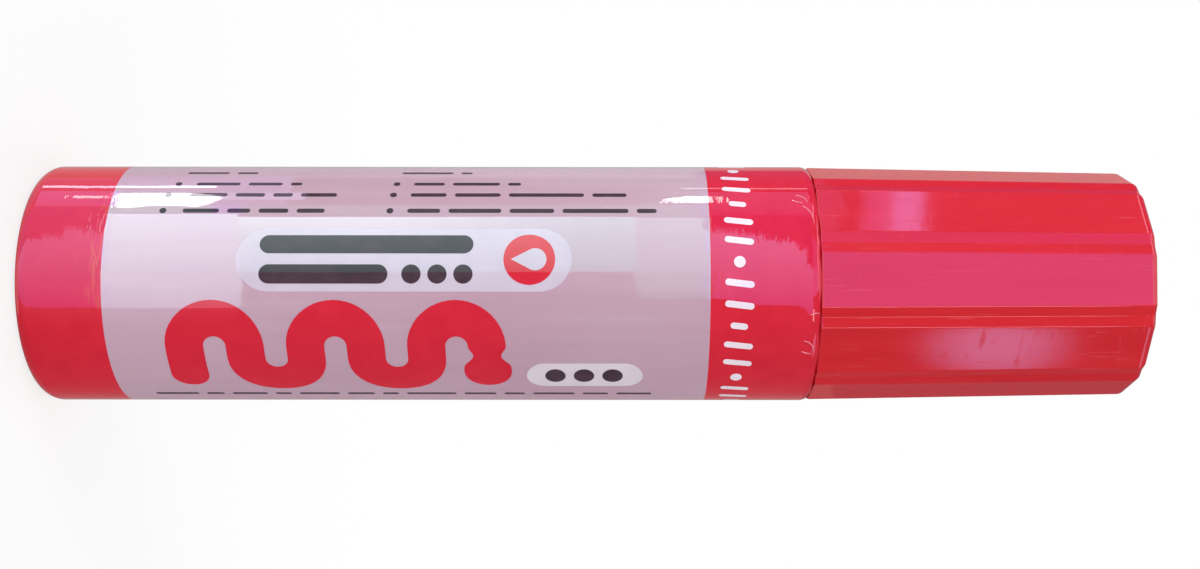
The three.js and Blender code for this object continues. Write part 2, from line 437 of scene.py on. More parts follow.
def arc(centre, radius, start, end, steps=10):
    """Points about a centre, between two angles in degrees."""
    angles = [math.radians(start + (end - start) * step / steps) for step in range(steps + 1)]
    return [(centre[0] + radius * math.cos(a), centre[1] + radius * math.sin(a)) for a in angles]


def crown(radius, start, end):
    """An arc about the crown's middle, with no more rounding."""
    return [(*point, 0) for point in arc((0, crown_height), radius, start, end, 14)]


dome = made("tip_dome", turned(softened([
    *crown(crown_inside, 90, 0),
    (5.2, 117.05, 0.4),
    (tip_hole, 115.9, 0.3),
    (tip_hole, flange_bottom, 0.15),
    (flange_radius, flange_bottom, 0.2),
    (flange_radius, flange_top, 0.3),
    (6.6, flange_top, 0.6),
    *crown(crown_outside, 0, 90),
], 0.15, closed=False), steps=96))
slit_outline = [(slit_half_length * x, slit_half_width * y) for x, y in (
    (-1, 0), (-0.5, -1), (0.5, -1), (1, 0), (0.5, 1), (-0.5, 1))]
blade = made("slit_blade", (
    [(x, y, z) for z in (crown_height, blade_top) for x, y in slit_outline],
    [[5, 4, 3, 2, 1, 0], [6, 7, 8, 9, 10, 11]]
    + [[side, (side + 1) % 6, 6 + (side + 1) % 6, 6 + side] for side in range(6)],
))
cut = dome.modifiers.new("slit", "BOOLEAN")
cut.operation = "DIFFERENCE"
cut.object = blade
bpy.context.view_layer.update()
tip = placed("rubber_dome_tip", bpy.data.meshes.new_from_object(
    dome.evaluated_get(bpy.context.evaluated_depsgraph_get())))
bpy.data.objects.remove(dome)
bpy.data.objects.remove(blade)

rubber, place = new_finish("natural_rubber")
cloud = rubber.grain(place, 3)
matt = rubber.grain(place, 0.25, 3)
dust = rubber.steep(rubber.grain(place, 0.5, 4), 0.62, 0.7)
tip.data.materials.clear()
tip.data.materials.append(rubber.surface({
    "Base Color": rubber.blend(dust * 0.35, rubber.blend(cloud, tint("B98243"), tint("CF9F5F")),
                               tint("E3D2B4")),
    "Roughness": 0.38 + 0.2 * matt + 0.15 * dust,
    "Normal": rubber.relief(matt, 0.015),
    "Subsurface Weight": 0.3,
    "Subsurface Radius": (1.0, 0.6, 0.3),
    "Subsurface Scale": 1.0 * mm,
}))
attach(tip, "bottle_body")
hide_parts("rubber_tip")


# Clamping ring: white polyethylene. It is pushed over the end of the neck until its inner
# groove snaps on the bead there, and its top holds the flange of the tip down for good.

ring_bore = 10.485
ring_mouth = 6.7
ring_bottom = 106.45
ring_seat = 113.25
ring_top = 114.35
snap_groove_half = 0.7

ring = made("clamping_ring", turned(softened([
    (ring_bore, ring_bottom),
    (neck_radius, ring_bottom, 0.15),
    (neck_radius, ring_top, 0.5),
    (ring_mouth, ring_top, 0.25),
    (ring_mouth, ring_seat),
    (ring_bore, ring_seat, 0.15),
    (ring_bore, snap_bead_middle + snap_groove_half),
    (ring_bore + snap_bead_depth, snap_bead_middle),
    (ring_bore, snap_bead_middle - snap_groove_half),
], 0.08), steps=144))
ring.data.materials.append(moulded_white("ring_plastic", "F2F0EC", "E4E1DB"))
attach(ring, "bottle_body")
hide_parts("tip_collar")


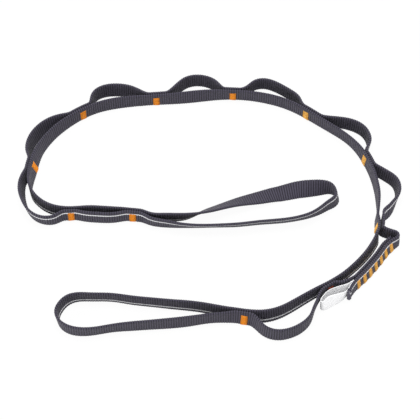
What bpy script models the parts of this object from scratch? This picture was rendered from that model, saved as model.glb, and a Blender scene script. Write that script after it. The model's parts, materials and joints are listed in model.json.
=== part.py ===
"""Climbing daisy chain: one strap of nylon webbing, sewn into a closed loop and bar-tacked flat
into ten pockets with a loop at each end.

The strap stands on its edge and lies in a ring, open at one side. The strand nearest to the middle of
the ring is the main strand; the slacker one outside it bulges into the pockets. Metres, +Z up, angles
in degrees. Tacks are counted from the long end loop to the short one.

A strap bends anywhere. Here it bends at upright hinges, one beside each bar tack, where its two layers
meet the next pair in round ends.
"""
import math

import bmesh
import bpy
import numpy as np
from mathutils import Matrix, Vector

NAME = "climbing_daisy_chain"

# Webbing
WEBBING_WIDTH = 0.018
WEBBING_THICKNESS = 0.0026
WEBBING_EDGE_RADIUS = 0.0009
CLEARANCE = 0.0003

# Main strand: the distance between tacks, and its heading and lean at each tack and half way to the
# next one, with a short lead beyond the first tack and the last. A lean is positive where the top edge
# falls outward, away from the middle of the ring.
POCKET_PITCH = 0.080
PITCH_SHARES = (0.79, 1.02, 1.00, 0.99, 0.99, 1.00, 1.00, 1.02, 1.11, 1.13)
LEAD_SHARE = 0.20
HEADINGS = (
    168, 175, 176, 184, 121, 76, 52, 32, 10, 4, 7, -2,
    -16, -35, -38, -64, -84, -97, -132, -147, -149, -190, -190,
)
LEANS = (0, 0, 3, -2, 2, 13, 13, 3, 5, 2, 9, -1, 1, 2, 1, 7, 6, 1, 0, -3, -10, -15, -10)

# Pockets: where the outer strand leaves the main one, where it comes back, and the points (along, out,
# lean) between, as shares of the distance between tacks and of the pocket depth.
POCKET_DEPTH = 0.020
POCKET_SHARES = {
    0: (0.06, 0.95, ((0.25, 0.27, 1), (0.55, 0.35, 0), (0.80, 0.26, 0))),
    1: (0.05, 0.91, (
        (0.15, 0.40, 0), (0.33, 0.70, 11), (0.51, 0.60, 15), (0.70, 0.43, 11), (0.82, 0.25, 10),
    )),
    2: (0.04, 0.88, (
        (0.12, 0.35, 14), (0.23, 0.58, 16), (0.40, 0.68, 18), (0.62, 0.54, 16), (0.77, 0.29, 9),
    )),
    3: (0.12, 0.92, (
        (0.19, 0.42, 4), (0.26, 0.74, 6), (0.37, 0.87, 10), (0.51, 0.82, 12), (0.69, 0.59, 9),
        (0.82, 0.28, 4),
    )),
    4: (0.12, 0.91, (
        (0.21, 0.31, 5), (0.31, 0.65, 6), (0.42, 0.89, 6), (0.54, 0.95, 5), (0.68, 0.81, 5),
        (0.80, 0.46, 3),
    )),
    5: (0.08, 0.95, (
        (0.17, 0.30, -1), (0.25, 0.64, 0), (0.35, 0.82, 1), (0.52, 0.75, 2), (0.68, 0.57, 2),
        (0.83, 0.37, 2),
    )),
    6: (0.18, 0.96, (
        (0.30, 0.27, 3), (0.44, 0.55, 6), (0.58, 0.80, 8), (0.70, 0.88, 7), (0.80, 0.77, 6),
        (0.89, 0.46, 6),
    )),
    7: (0.14, 0.87, (
        (0.23, 0.33, 8), (0.32, 0.67, 9), (0.41, 0.97, 10), (0.51, 1.05, 11), (0.61, 0.93, 10),
        (0.71, 0.56, 7), (0.78, 0.27, 4),
    )),
    9: (0.05, 0.95, (
        (0.15, 0.24, 0), (0.22, 0.42, 4), (0.30, 0.64, 3), (0.40, 0.97, 0), (0.52, 1.14, -4),
        (0.63, 1.16, -5), (0.74, 1.02, -6), (0.81, 0.78, -7), (0.87, 0.43, -10),
    )),
}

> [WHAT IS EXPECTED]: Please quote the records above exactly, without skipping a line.

> [CORRECT ANSWER]:
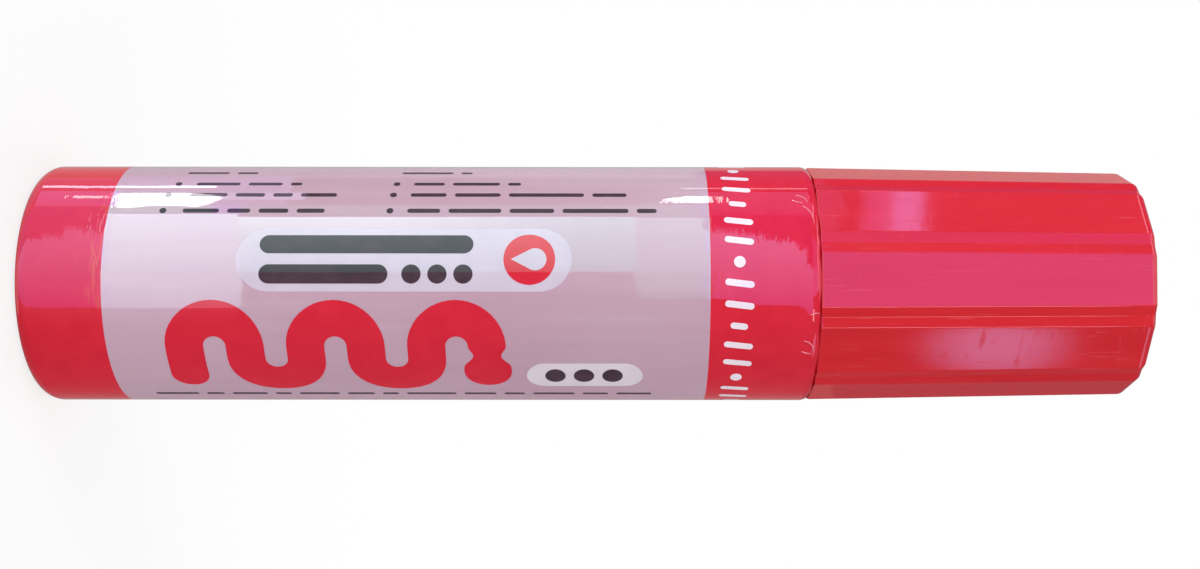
The three.js and Blender code for this object continues. Write part 2, from line 437 of scene.py on. More parts follow.
def arc(centre, radius, start, end, steps=10):
    """Points about a centre, between two angles in degrees."""
    angles = [math.radians(start + (end - start) * step / steps) for step in range(steps + 1)]
    return [(centre[0] + radius * math.cos(a), centre[1] + radius * math.sin(a)) for a in angles]


def crown(radius, start, end):
    """An arc about the crown's middle, with no more rounding."""
    return [(*point, 0) for point in arc((0, crown_height), radius, start, end, 14)]


dome = made("tip_dome", turned(softened([
    *crown(crown_inside, 90, 0),
    (5.2, 117.05, 0.4),
    (tip_hole, 115.9, 0.3),
    (tip_hole, flange_bottom, 0.15),
    (flange_radius, flange_bottom, 0.2),
    (flange_radius, flange_top, 0.3),
    (6.6, flange_top, 0.6),
    *crown(crown_outside, 0, 90),
], 0.15, closed=False), steps=96))
slit_outline = [(slit_half_length * x, slit_half_width * y) for x, y in (
    (-1, 0), (-0.5, -1), (0.5, -1), (1, 0), (0.5, 1), (-0.5, 1))]
blade = made("slit_blade", (
    [(x, y, z) for z in (crown_height, blade_top) for x, y in slit_outline],
    [[5, 4, 3, 2, 1, 0], [6, 7, 8, 9, 10, 11]]
    + [[side, (side + 1) % 6, 6 + (side + 1) % 6, 6 + side] for side in range(6)],
))
cut = dome.modifiers.new("slit", "BOOLEAN")
cut.operation = "DIFFERENCE"
cut.object = blade
bpy.context.view_layer.update()
tip = placed("rubber_dome_tip", bpy.data.meshes.new_from_object(
    dome.evaluated_get(bpy.context.evaluated_depsgraph_get())))
bpy.data.objects.remove(dome)
bpy.data.objects.remove(blade)

rubber, place = new_finish("natural_rubber")
cloud = rubber.grain(place, 3)
matt = rubber.grain(place, 0.25, 3)
dust = rubber.steep(rubber.grain(place, 0.5, 4), 0.62, 0.7)
tip.data.materials.clear()
tip.data.materials.append(rubber.surface({
    "Base Color": rubber.blend(dust * 0.35, rubber.blend(cloud, tint("B98243"), tint("CF9F5F")),
                               tint("E3D2B4")),
    "Roughness": 0.38 + 0.2 * matt + 0.15 * dust,
    "Normal": rubber.relief(matt, 0.015),
    "Subsurface Weight": 0.3,
    "Subsurface Radius": (1.0, 0.6, 0.3),
    "Subsurface Scale": 1.0 * mm,
}))
attach(tip, "bottle_body")
hide_parts("rubber_tip")


# Clamping ring: white polyethylene. It is pushed over the end of the neck until its inner
# groove snaps on the bead there, and its top holds the flange of the tip down for good.

ring_bore = 10.485
ring_mouth = 6.7
ring_bottom = 106.45
ring_seat = 113.25
ring_top = 114.35
snap_groove_half = 0.7

ring = made("clamping_ring", turned(softened([
    (ring_bore, ring_bottom),
    (neck_radius, ring_bottom, 0.15),
    (neck_radius, ring_top, 0.5),
    (ring_mouth, ring_top, 0.25),
    (ring_mouth, ring_seat),
    (ring_bore, ring_seat, 0.15),
    (ring_bore, snap_bead_middle + snap_groove_half),
    (ring_bore + snap_bead_depth, snap_bead_middle),
    (ring_bore, snap_bead_middle - snap_groove_half),
], 0.08), steps=144))
ring.data.materials.append(moulded_white("ring_plastic", "F2F0EC", "E4E1DB"))
attach(ring, "bottle_body")
hide_parts("tip_collar")


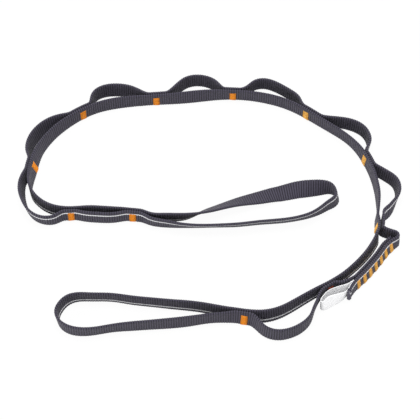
What bpy script models the parts of this object from scratch? This picture was rendered from that model, saved as model.glb, and a Blender scene script. Write that script after it. The model's parts, materials and joints are listed in model.json.
=== part.py ===
"""Climbing daisy chain: one strap of nylon webbing, sewn into a closed loop and bar-tacked flat
into ten pockets with a loop at each end.

The strap stands on its edge and lies in a ring, open at one side. The strand nearest to the middle of
the ring is the main strand; the slacker one outside it bulges into the pockets. Metres, +Z up, angles
in degrees. Tacks are counted from the long end loop to the short one.

A strap bends anywhere. Here it bends at upright hinges, one beside each bar tack, where its two layers
meet the next pair in round ends.
"""
import math

import bmesh
import bpy
import numpy as np
from mathutils import Matrix, Vector

NAME = "climbing_daisy_chain"

# Webbing
WEBBING_WIDTH = 0.018
WEBBING_THICKNESS = 0.0026
WEBBING_EDGE_RADIUS = 0.0009
CLEARANCE = 0.0003

# Main strand: the distance between tacks, and its heading and lean at each tack and half way to the
# next one, with a short lead beyond the first tack and the last. A lean is positive where the top edge
# falls outward, away from the middle of the ring.
POCKET_PITCH = 0.080
PITCH_SHARES = (0.79, 1.02, 1.00, 0.99, 0.99, 1.00, 1.00, 1.02, 1.11, 1.13)
LEAD_SHARE = 0.20
HEADINGS = (
    168, 175, 176, 184, 121, 76, 52, 32, 10, 4, 7, -2,
    -16, -35, -38, -64, -84, -97, -132, -147, -149, -190, -190,
)
LEANS = (0, 0, 3, -2, 2, 13, 13, 3, 5, 2, 9, -1, 1, 2, 1, 7, 6, 1, 0, -3, -10, -15, -10)

# Pockets: where the outer strand leaves the main one, where it comes back, and the points (along, out,
# lean) between, as shares of the distance between tacks and of the pocket depth.
POCKET_DEPTH = 0.020
POCKET_SHARES = {
    0: (0.06, 0.95, ((0.25, 0.27, 1), (0.55, 0.35, 0), (0.80, 0.26, 0))),
    1: (0.05, 0.91, (
        (0.15, 0.40, 0), (0.33, 0.70, 11), (0.51, 0.60, 15), (0.70, 0.43, 11), (0.82, 0.25, 10),
    )),
    2: (0.04, 0.88, (
        (0.12, 0.35, 14), (0.23, 0.58, 16), (0.40, 0.68, 18), (0.62, 0.54, 16), (0.77, 0.29, 9),
    )),
    3: (0.12, 0.92, (
        (0.19, 0.42, 4), (0.26, 0.74, 6), (0.37, 0.87, 10), (0.51, 0.82, 12), (0.69, 0.59, 9),
        (0.82, 0.28, 4),
    )),
    4: (0.12, 0.91, (
        (0.21, 0.31, 5), (0.31, 0.65, 6), (0.42, 0.89, 6), (0.54, 0.95, 5), (0.68, 0.81, 5),
        (0.80, 0.46, 3),
    )),
    5: (0.08, 0.95, (
        (0.17, 0.30, -1), (0.25, 0.64, 0), (0.35, 0.82, 1), (0.52, 0.75, 2), (0.68, 0.57, 2),
        (0.83, 0.37, 2),
    )),
    6: (0.18, 0.96, (
        (0.30, 0.27, 3), (0.44, 0.55, 6), (0.58, 0.80, 8), (0.70, 0.88, 7), (0.80, 0.77, 6),
        (0.89, 0.46, 6),
    )),
    7: (0.14, 0.87, (
        (0.23, 0.33, 8), (0.32, 0.67, 9), (0.41, 0.97, 10), (0.51, 1.05, 11), (0.61, 0.93, 10),
        (0.71, 0.56, 7), (0.78, 0.27, 4),
    )),
    9: (0.05, 0.95, (
        (0.15, 0.24, 0), (0.22, 0.42, 4), (0.30, 0.64, 3), (0.40, 0.97, 0), (0.52, 1.14, -4),
        (0.63, 1.16, -5), (0.74, 1.02, -6), (0.81, 0.78, -7), (0.87, 0.43, -10),
    )),
}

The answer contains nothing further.